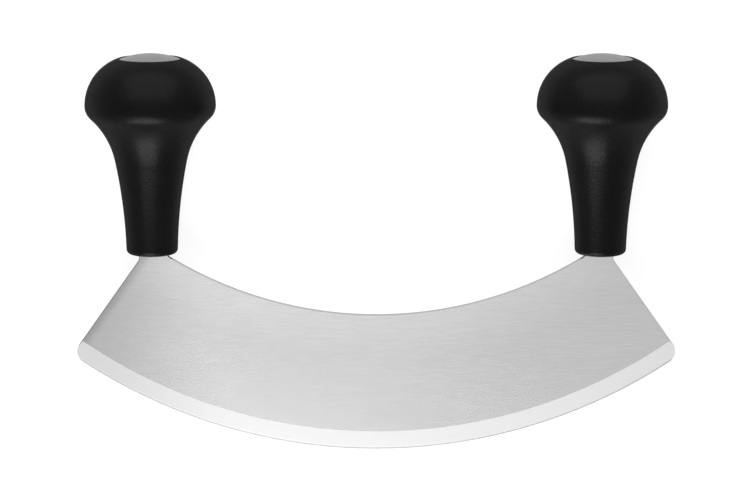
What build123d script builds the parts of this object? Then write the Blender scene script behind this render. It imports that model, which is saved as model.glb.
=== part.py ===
"""Mezzaluna: a curved two-handled chopping blade with fixed knob handles.

The part is drawn standing on its cutting edge, with the blade in the XZ plane, and then laid
down on its back as it rests on a table: on the lowest point of the edge and on both knobs.
"""

from build123d import *
from math import asin, atan2, cos, degrees, hypot, radians, sin, sqrt, tan
import os

# Blade
edge_radius = 202.0
blade_depth = 52.9
half_angle = 35.34
blade_thickness = 1.8
tip_radius = 5.0
bevel_width = 6.6
hone_width = 0.9
hone_thickness = 0.7
edge_thickness = 0.2
edge_break = 0.3

# Tangs, one up into each handle, set in from the spine's end
handle_inset = 0.746
tang_width = 10.1
tang_end_width = 7.4
tang_step = 0.15
tang_step_drop = 0.1
tang_root_depth = 12.0
tang_parallel = 12.0
outer_fillet = 2.5
inner_fillet = 4.0

# Knob outline, with heights counted from the handle's underside
underside_rise = 2.492
knob_radius = 24.85
knob_height = 56.85
shoulder_radius = 19.0
corner_radius = 6.4
flare_radius = 31.0
neck_radius = 195.0
waist_radius = 9.75
waist_drop = 3.15
underside_fillet = 1.9

# Crown of the knob, and the cap in it
cap_radius = 11.4
lip_width = 0.6
lip_break = 0.3
cap_dome_radius = 32.0
cap_sink = 0.35
cap_edge = 0.95
skirt_radius = 9.3
skirt_wall = 1.3
skirt_length = 4.2
bead_height = 1.0
bead_rise = 0.35
bead_share = 0.7

# Inner core and what keys the grip to it
grip_wall = 3.0
crown_web = 1.5
crown_angle = 36.0
bore_wall = 2.0
flute_width = 4.0
flute_depth = 1.4
flute_count = 4

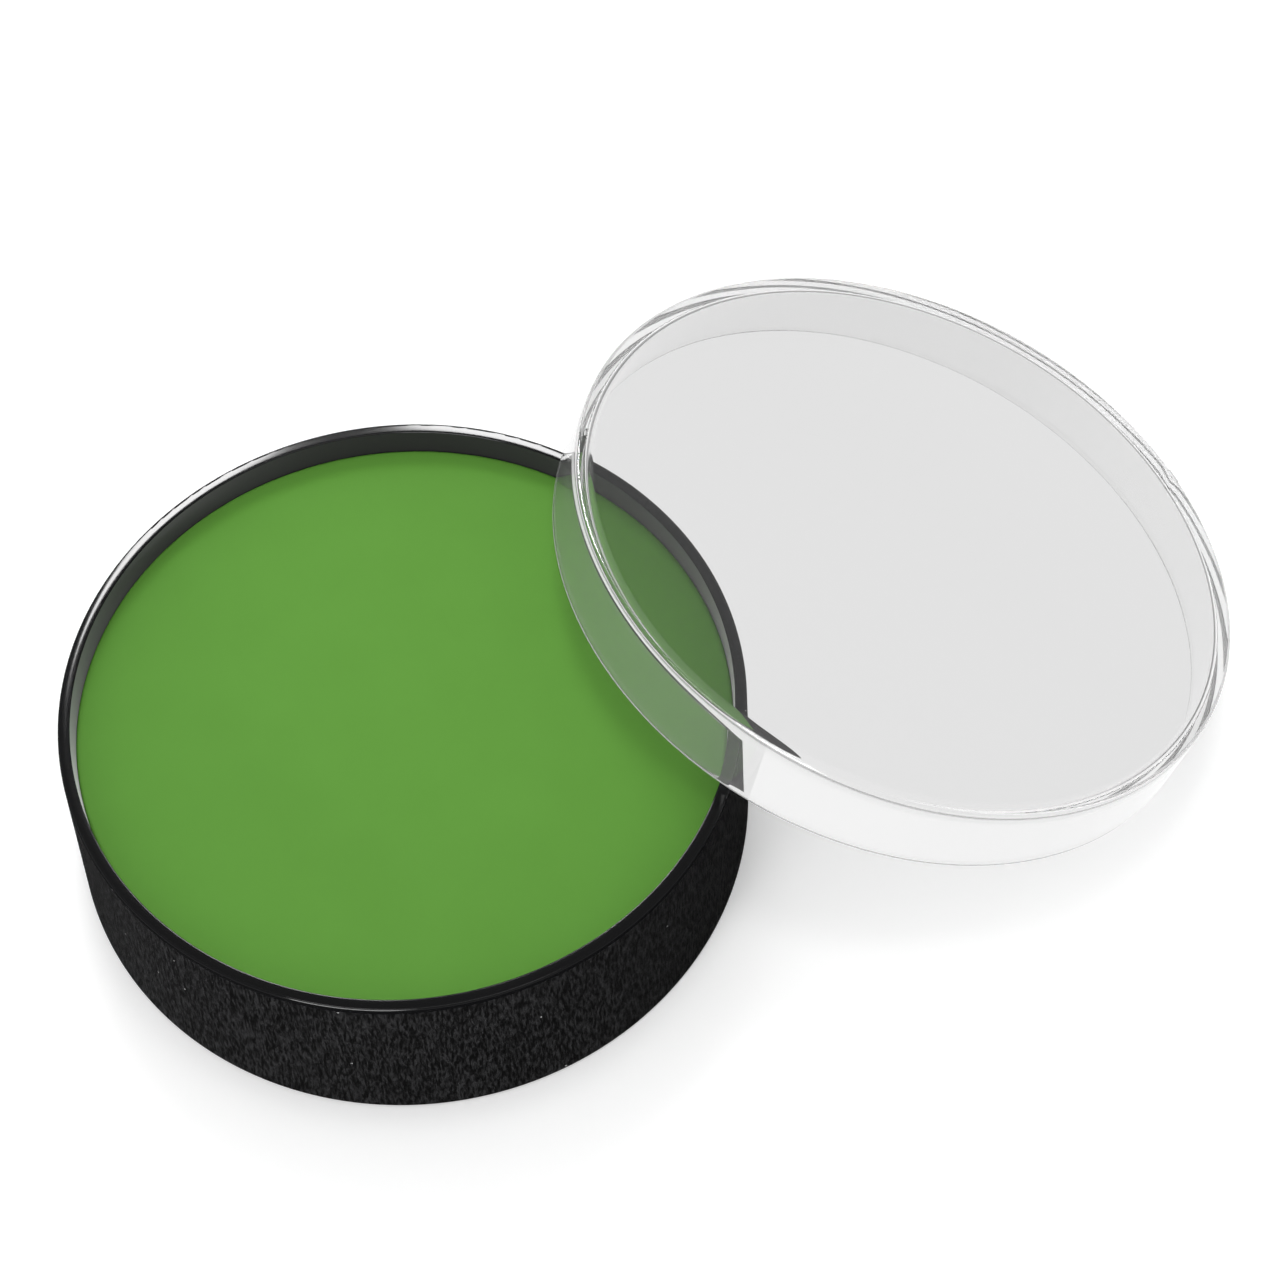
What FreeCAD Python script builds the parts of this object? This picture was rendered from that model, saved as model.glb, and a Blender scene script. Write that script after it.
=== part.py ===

TO BE DONE =>
Quote the records from their first line to the line with "fixed knob handles.", inclusive, without adding or dropping anything.

SOLUTION FOR THIS EXERCISE =>
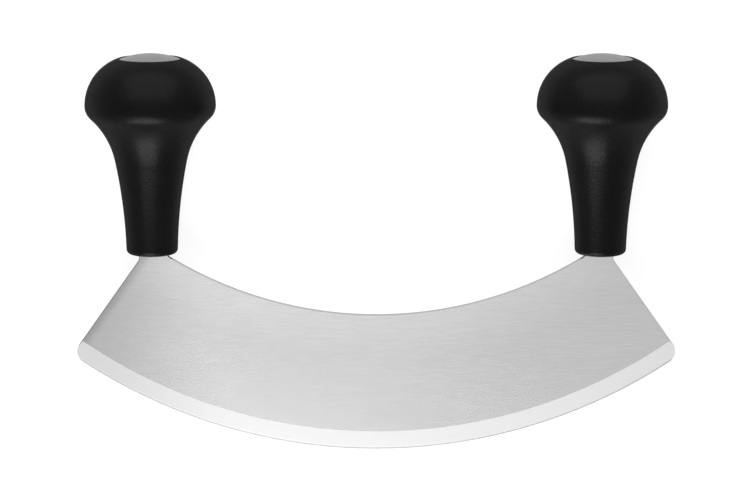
What build123d script builds the parts of this object? Then write the Blender scene script behind this render. It imports that model, which is saved as model.glb.
=== part.py ===
"""Mezzaluna: a curved two-handled chopping blade with fixed knob handles.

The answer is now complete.